### Supplied information:
====

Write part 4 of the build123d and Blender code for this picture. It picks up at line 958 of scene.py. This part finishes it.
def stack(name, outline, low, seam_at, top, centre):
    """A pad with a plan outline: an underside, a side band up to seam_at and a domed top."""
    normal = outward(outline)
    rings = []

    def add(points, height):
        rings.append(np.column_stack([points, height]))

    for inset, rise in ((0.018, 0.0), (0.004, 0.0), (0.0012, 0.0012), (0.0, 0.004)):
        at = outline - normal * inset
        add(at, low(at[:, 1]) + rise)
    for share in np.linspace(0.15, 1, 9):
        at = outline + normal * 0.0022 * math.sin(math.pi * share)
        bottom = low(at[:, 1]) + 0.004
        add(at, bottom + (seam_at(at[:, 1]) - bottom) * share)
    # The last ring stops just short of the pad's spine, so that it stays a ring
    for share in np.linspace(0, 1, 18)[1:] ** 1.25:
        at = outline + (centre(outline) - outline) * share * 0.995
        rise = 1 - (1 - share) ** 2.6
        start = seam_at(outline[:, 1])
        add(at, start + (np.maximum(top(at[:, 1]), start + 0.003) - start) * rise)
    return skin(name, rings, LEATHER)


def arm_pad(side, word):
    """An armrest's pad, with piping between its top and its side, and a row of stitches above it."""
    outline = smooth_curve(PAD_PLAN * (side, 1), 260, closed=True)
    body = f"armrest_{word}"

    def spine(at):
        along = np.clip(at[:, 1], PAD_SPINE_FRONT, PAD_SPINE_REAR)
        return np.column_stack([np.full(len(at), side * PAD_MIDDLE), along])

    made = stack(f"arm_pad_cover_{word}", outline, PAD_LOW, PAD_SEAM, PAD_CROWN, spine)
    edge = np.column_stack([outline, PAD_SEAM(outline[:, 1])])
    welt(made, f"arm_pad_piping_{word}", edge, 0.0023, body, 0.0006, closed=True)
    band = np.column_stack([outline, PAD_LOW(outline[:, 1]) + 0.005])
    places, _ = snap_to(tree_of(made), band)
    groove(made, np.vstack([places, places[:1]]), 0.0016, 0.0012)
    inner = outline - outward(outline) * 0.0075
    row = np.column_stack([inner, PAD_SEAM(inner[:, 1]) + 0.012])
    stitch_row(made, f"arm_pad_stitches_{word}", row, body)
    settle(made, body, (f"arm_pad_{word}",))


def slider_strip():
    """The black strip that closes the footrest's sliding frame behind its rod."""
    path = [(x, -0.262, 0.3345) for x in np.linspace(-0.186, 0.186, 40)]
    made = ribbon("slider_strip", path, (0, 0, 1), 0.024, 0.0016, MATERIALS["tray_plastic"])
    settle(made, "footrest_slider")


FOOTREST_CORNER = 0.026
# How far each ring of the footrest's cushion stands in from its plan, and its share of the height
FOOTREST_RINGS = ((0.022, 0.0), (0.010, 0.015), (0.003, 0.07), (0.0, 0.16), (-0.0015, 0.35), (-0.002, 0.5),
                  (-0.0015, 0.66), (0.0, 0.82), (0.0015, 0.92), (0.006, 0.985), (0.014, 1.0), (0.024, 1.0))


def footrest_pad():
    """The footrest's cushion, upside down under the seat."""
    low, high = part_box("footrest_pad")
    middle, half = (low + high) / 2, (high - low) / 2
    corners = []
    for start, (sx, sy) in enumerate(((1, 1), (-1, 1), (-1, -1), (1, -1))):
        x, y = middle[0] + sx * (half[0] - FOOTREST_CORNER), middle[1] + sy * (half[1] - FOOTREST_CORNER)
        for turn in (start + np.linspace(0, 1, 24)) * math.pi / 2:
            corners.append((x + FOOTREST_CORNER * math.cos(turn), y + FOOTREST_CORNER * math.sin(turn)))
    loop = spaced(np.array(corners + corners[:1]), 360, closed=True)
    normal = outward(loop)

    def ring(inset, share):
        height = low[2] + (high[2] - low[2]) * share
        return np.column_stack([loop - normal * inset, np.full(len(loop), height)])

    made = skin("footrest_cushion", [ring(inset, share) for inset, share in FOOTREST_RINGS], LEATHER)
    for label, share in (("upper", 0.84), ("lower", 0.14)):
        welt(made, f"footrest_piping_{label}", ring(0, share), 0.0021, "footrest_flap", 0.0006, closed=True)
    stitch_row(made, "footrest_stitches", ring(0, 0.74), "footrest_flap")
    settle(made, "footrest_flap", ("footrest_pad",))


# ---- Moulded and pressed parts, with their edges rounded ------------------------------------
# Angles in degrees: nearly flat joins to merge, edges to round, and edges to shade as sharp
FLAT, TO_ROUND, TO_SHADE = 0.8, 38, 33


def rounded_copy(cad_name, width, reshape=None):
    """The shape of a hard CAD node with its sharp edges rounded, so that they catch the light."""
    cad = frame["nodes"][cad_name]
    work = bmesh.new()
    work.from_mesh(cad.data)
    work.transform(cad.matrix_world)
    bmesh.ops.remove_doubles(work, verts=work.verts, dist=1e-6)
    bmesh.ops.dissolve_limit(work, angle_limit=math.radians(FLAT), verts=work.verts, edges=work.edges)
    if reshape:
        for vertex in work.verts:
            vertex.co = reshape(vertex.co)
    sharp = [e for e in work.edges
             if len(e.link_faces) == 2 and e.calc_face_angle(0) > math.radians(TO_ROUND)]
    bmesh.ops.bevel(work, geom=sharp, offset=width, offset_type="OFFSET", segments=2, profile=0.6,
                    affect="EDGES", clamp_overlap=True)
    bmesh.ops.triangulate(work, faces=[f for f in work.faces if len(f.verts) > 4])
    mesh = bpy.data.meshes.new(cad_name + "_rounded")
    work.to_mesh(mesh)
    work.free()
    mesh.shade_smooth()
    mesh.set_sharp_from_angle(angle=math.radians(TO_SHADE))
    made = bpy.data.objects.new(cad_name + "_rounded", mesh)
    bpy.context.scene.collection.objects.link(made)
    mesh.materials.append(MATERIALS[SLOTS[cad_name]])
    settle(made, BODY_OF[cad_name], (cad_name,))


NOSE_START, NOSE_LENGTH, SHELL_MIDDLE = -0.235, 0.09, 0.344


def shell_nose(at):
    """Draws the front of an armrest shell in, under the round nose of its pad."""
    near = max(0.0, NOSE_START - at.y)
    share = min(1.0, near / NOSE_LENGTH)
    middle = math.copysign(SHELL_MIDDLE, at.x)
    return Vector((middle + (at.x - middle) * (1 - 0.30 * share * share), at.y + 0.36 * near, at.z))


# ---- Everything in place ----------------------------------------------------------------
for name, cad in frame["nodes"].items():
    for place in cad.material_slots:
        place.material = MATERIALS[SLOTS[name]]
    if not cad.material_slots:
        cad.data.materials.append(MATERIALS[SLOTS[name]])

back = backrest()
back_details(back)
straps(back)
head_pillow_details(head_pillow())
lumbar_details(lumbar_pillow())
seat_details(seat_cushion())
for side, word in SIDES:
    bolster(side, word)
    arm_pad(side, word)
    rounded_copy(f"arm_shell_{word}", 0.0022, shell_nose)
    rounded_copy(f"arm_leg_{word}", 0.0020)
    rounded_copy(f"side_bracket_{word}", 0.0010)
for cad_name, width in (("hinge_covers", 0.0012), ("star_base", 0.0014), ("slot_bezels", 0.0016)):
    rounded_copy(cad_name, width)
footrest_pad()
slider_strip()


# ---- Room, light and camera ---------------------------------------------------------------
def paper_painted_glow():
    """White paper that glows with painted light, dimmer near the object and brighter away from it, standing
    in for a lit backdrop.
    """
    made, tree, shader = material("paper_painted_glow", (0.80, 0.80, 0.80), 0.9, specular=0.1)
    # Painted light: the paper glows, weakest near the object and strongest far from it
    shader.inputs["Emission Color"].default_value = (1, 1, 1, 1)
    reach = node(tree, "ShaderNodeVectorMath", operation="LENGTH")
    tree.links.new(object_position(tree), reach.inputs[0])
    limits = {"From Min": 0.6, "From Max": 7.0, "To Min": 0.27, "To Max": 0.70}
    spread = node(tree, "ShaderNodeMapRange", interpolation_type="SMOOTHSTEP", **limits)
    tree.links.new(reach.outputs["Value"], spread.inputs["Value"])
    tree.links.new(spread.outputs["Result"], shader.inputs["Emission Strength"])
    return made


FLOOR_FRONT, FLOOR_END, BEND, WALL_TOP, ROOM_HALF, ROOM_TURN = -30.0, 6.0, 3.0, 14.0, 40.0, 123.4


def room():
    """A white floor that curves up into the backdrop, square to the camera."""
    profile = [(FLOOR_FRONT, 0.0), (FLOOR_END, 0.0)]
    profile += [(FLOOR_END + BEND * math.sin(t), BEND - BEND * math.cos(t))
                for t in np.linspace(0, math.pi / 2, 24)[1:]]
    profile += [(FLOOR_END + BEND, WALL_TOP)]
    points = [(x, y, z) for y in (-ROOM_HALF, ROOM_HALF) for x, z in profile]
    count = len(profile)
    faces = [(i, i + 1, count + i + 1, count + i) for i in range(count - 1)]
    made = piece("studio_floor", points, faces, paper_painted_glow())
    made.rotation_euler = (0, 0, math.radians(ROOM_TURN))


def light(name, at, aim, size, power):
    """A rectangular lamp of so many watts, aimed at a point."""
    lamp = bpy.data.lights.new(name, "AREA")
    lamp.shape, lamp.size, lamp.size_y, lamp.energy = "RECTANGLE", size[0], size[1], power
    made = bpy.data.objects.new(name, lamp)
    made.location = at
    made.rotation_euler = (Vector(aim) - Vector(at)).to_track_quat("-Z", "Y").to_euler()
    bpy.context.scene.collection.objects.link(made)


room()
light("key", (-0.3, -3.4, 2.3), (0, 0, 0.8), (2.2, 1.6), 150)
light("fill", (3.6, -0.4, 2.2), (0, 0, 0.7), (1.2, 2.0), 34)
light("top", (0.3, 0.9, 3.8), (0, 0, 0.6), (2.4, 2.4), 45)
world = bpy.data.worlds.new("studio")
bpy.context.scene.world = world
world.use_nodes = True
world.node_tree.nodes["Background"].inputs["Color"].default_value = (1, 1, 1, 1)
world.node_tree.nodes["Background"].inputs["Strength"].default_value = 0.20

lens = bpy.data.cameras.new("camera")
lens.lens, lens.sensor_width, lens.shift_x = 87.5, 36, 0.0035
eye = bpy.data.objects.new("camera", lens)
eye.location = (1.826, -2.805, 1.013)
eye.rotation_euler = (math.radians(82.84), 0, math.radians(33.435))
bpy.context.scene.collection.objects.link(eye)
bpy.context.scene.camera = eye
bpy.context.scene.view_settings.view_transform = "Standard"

====

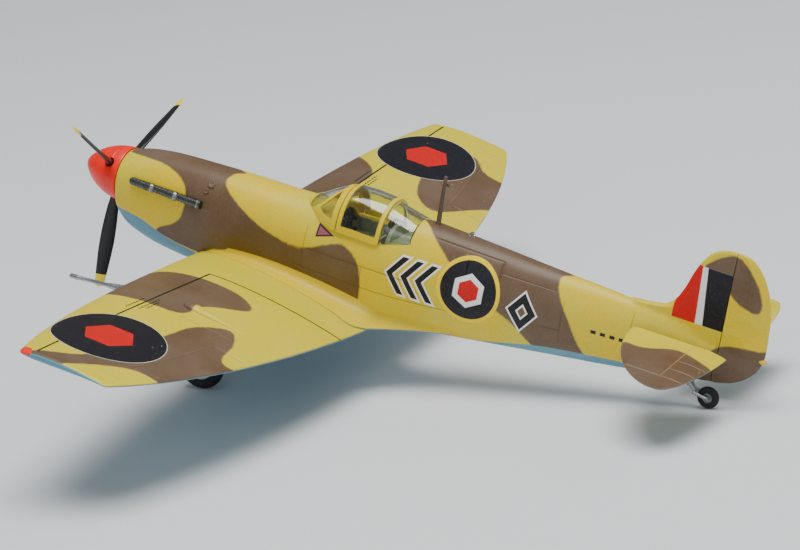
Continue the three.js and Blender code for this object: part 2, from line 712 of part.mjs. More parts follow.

====

### Exercise requirements:
All lines in the listing above from the line containing "Write part 4" to the line containing "rings.append(np.column_stack([points, height]))", inclusive, should be retyped exactly; no other lines should appear.

### Complete answer:
Write part 4 of the build123d and Blender code for this picture. It picks up at line 958 of scene.py. This part finishes it.
def stack(name, outline, low, seam_at, top, centre):
    """A pad with a plan outline: an underside, a side band up to seam_at and a domed top."""
    normal = outward(outline)
    rings = []

    def add(points, height):
        rings.append(np.column_stack([points, height]))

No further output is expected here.